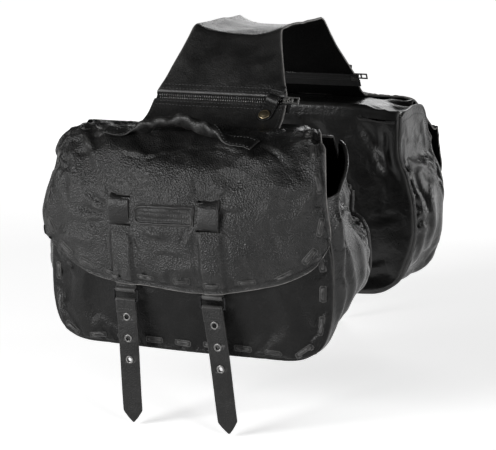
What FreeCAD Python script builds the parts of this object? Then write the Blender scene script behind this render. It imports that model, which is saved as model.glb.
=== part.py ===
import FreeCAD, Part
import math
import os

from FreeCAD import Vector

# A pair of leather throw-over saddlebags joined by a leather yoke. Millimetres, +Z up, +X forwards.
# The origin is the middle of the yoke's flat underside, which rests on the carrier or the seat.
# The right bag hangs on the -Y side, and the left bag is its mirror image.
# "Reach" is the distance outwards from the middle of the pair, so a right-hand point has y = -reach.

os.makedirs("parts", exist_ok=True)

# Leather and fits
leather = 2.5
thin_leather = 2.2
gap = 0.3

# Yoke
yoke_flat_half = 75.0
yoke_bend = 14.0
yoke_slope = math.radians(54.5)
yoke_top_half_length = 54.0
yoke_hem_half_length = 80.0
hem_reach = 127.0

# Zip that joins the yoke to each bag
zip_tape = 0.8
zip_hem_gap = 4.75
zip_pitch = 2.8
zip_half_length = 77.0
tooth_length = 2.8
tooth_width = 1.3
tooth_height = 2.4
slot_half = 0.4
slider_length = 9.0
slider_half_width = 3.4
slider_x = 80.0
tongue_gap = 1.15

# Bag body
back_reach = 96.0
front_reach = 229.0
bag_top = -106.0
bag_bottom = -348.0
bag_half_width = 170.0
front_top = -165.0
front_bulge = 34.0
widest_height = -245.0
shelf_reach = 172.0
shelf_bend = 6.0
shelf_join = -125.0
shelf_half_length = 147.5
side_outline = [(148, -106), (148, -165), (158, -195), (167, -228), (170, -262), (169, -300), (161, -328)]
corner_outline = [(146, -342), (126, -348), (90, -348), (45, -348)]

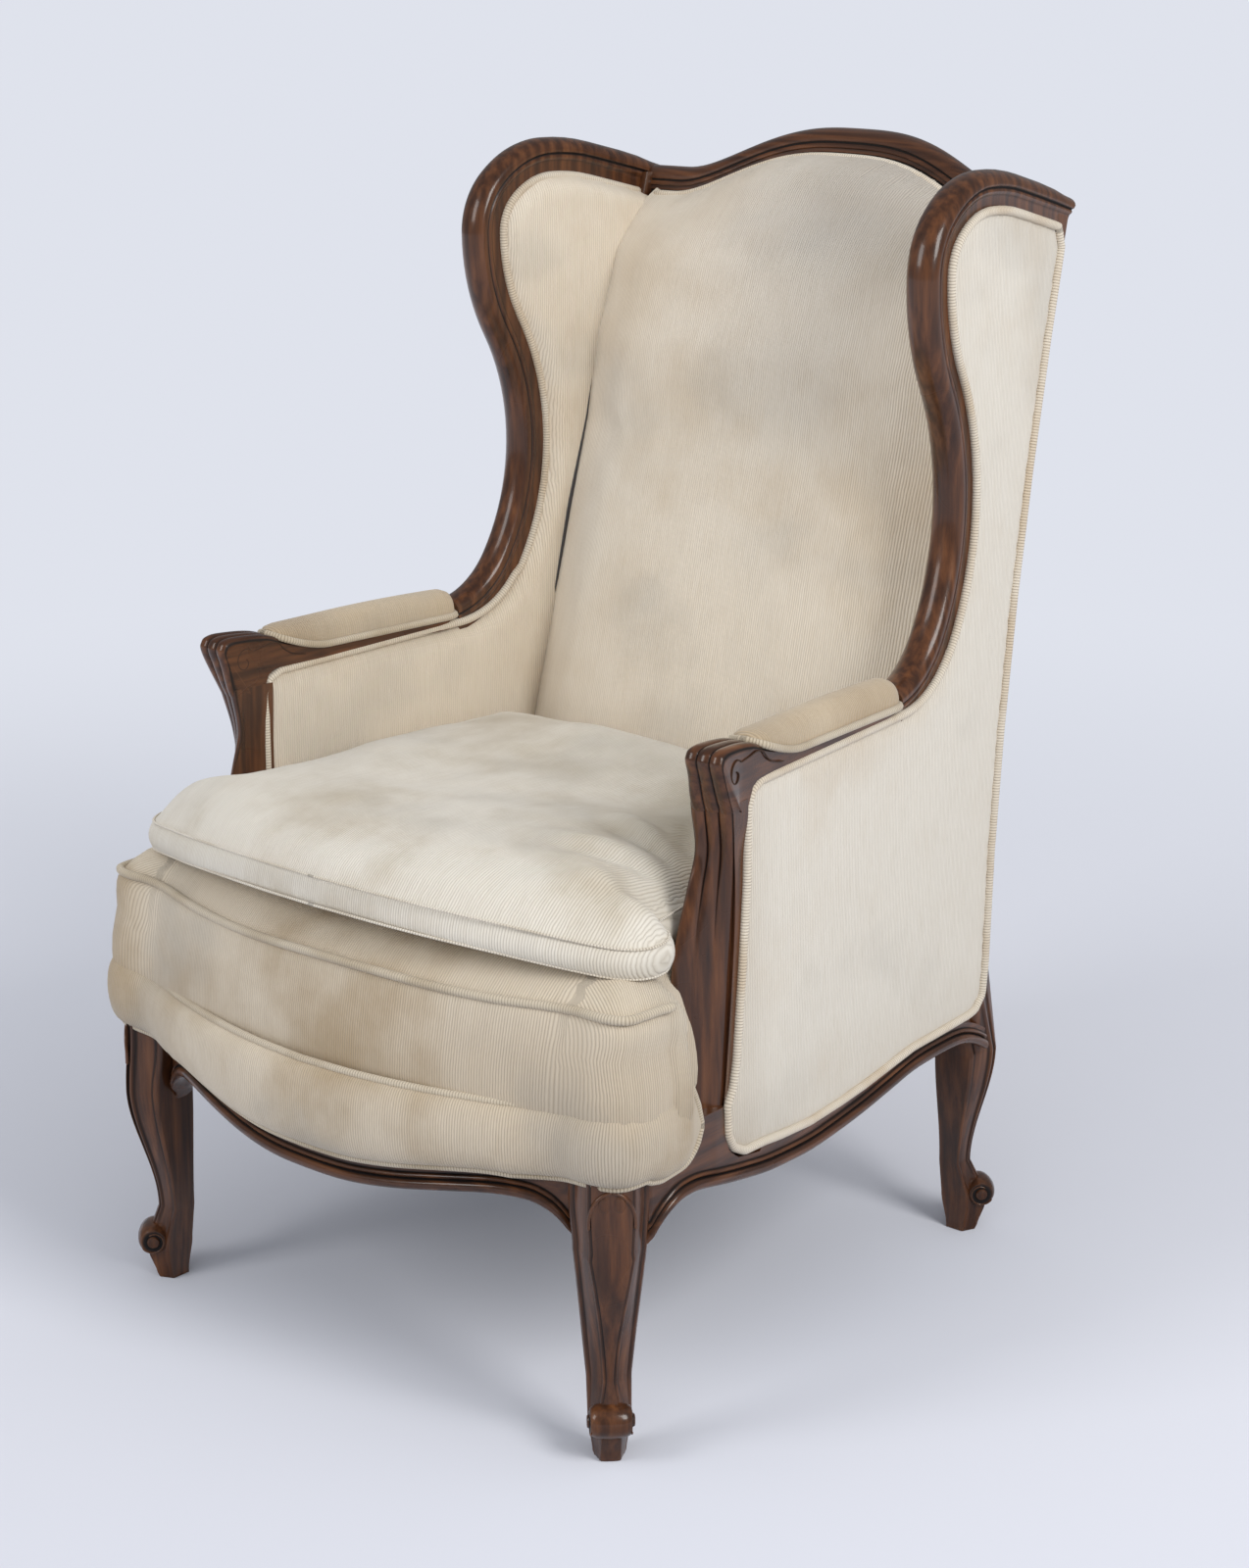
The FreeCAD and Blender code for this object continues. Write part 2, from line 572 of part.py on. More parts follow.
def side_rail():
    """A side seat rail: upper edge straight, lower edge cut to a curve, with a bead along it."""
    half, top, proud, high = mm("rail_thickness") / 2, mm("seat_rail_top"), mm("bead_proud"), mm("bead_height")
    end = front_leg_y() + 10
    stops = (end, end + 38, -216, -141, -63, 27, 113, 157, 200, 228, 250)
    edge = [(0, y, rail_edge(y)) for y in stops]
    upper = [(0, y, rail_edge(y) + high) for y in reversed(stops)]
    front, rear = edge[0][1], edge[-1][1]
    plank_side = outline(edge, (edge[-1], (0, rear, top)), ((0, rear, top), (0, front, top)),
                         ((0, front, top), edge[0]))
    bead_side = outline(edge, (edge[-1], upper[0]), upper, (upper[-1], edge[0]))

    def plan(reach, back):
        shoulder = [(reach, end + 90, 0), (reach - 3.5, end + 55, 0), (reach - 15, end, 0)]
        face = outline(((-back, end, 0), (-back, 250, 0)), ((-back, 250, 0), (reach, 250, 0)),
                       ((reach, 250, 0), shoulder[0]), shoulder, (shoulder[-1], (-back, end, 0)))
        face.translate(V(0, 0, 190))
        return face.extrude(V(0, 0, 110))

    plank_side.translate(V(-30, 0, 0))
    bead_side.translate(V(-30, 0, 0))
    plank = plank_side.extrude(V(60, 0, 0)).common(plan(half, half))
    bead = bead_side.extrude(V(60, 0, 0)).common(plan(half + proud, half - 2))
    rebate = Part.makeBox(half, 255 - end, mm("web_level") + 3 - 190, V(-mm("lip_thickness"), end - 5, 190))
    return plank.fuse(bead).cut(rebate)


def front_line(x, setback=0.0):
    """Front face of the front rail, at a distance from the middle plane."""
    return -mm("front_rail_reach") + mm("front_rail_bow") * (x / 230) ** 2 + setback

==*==

Written task: Every line of the material must be returned exactly as it appears.

Output below:
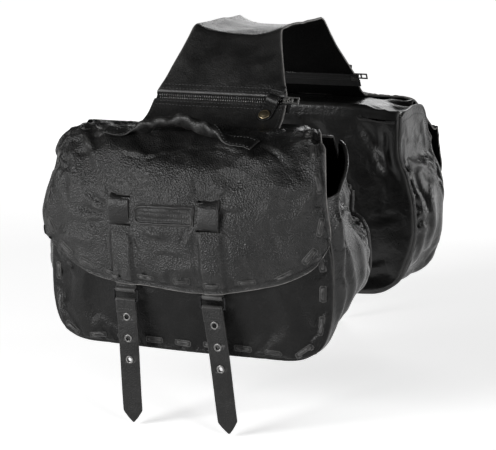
What FreeCAD Python script builds the parts of this object? Then write the Blender scene script behind this render. It imports that model, which is saved as model.glb.
=== part.py ===
import FreeCAD, Part
import math
import os

from FreeCAD import Vector

# A pair of leather throw-over saddlebags joined by a leather yoke. Millimetres, +Z up, +X forwards.
# The origin is the middle of the yoke's flat underside, which rests on the carrier or the seat.
# The right bag hangs on the -Y side, and the left bag is its mirror image.
# "Reach" is the distance outwards from the middle of the pair, so a right-hand point has y = -reach.

os.makedirs("parts", exist_ok=True)

# Leather and fits
leather = 2.5
thin_leather = 2.2
gap = 0.3

# Yoke
yoke_flat_half = 75.0
yoke_bend = 14.0
yoke_slope = math.radians(54.5)
yoke_top_half_length = 54.0
yoke_hem_half_length = 80.0
hem_reach = 127.0

# Zip that joins the yoke to each bag
zip_tape = 0.8
zip_hem_gap = 4.75
zip_pitch = 2.8
zip_half_length = 77.0
tooth_length = 2.8
tooth_width = 1.3
tooth_height = 2.4
slot_half = 0.4
slider_length = 9.0
slider_half_width = 3.4
slider_x = 80.0
tongue_gap = 1.15

# Bag body
back_reach = 96.0
front_reach = 229.0
bag_top = -106.0
bag_bottom = -348.0
bag_half_width = 170.0
front_top = -165.0
front_bulge = 34.0
widest_height = -245.0
shelf_reach = 172.0
shelf_bend = 6.0
shelf_join = -125.0
shelf_half_length = 147.5
side_outline = [(148, -106), (148, -165), (158, -195), (167, -228), (170, -262), (169, -300), (161, -328)]
corner_outline = [(146, -342), (126, -348), (90, -348), (45, -348)]

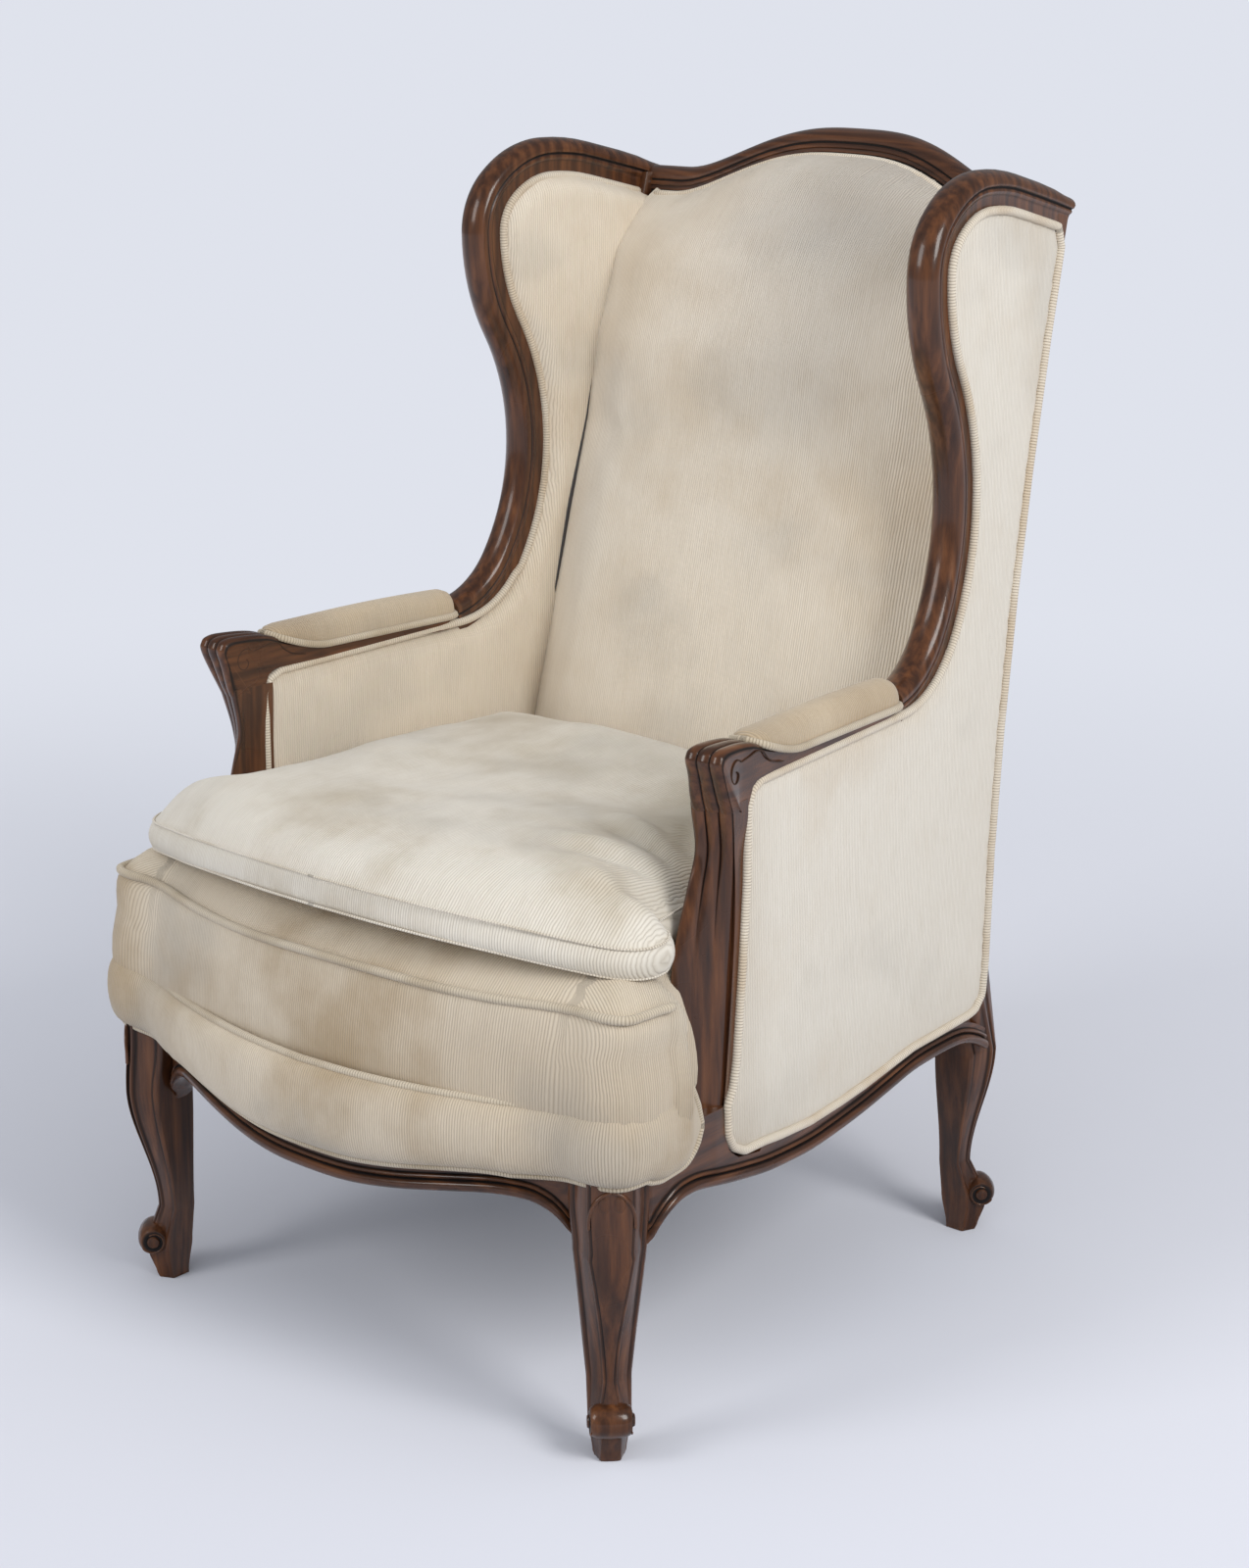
The FreeCAD and Blender code for this object continues. Write part 2, from line 572 of part.py on. More parts follow.
def side_rail():
    """A side seat rail: upper edge straight, lower edge cut to a curve, with a bead along it."""
    half, top, proud, high = mm("rail_thickness") / 2, mm("seat_rail_top"), mm("bead_proud"), mm("bead_height")
    end = front_leg_y() + 10
    stops = (end, end + 38, -216, -141, -63, 27, 113, 157, 200, 228, 250)
    edge = [(0, y, rail_edge(y)) for y in stops]
    upper = [(0, y, rail_edge(y) + high) for y in reversed(stops)]
    front, rear = edge[0][1], edge[-1][1]
    plank_side = outline(edge, (edge[-1], (0, rear, top)), ((0, rear, top), (0, front, top)),
                         ((0, front, top), edge[0]))
    bead_side = outline(edge, (edge[-1], upper[0]), upper, (upper[-1], edge[0]))

    def plan(reach, back):
        shoulder = [(reach, end + 90, 0), (reach - 3.5, end + 55, 0), (reach - 15, end, 0)]
        face = outline(((-back, end, 0), (-back, 250, 0)), ((-back, 250, 0), (reach, 250, 0)),
                       ((reach, 250, 0), shoulder[0]), shoulder, (shoulder[-1], (-back, end, 0)))
        face.translate(V(0, 0, 190))
        return face.extrude(V(0, 0, 110))

    plank_side.translate(V(-30, 0, 0))
    bead_side.translate(V(-30, 0, 0))
    plank = plank_side.extrude(V(60, 0, 0)).common(plan(half, half))
    bead = bead_side.extrude(V(60, 0, 0)).common(plan(half + proud, half - 2))
    rebate = Part.makeBox(half, 255 - end, mm("web_level") + 3 - 190, V(-mm("lip_thickness"), end - 5, 190))
    return plank.fuse(bead).cut(rebate)


def front_line(x, setback=0.0):
    """Front face of the front rail, at a distance from the middle plane."""
    return -mm("front_rail_reach") + mm("front_rail_bow") * (x / 230) ** 2 + setback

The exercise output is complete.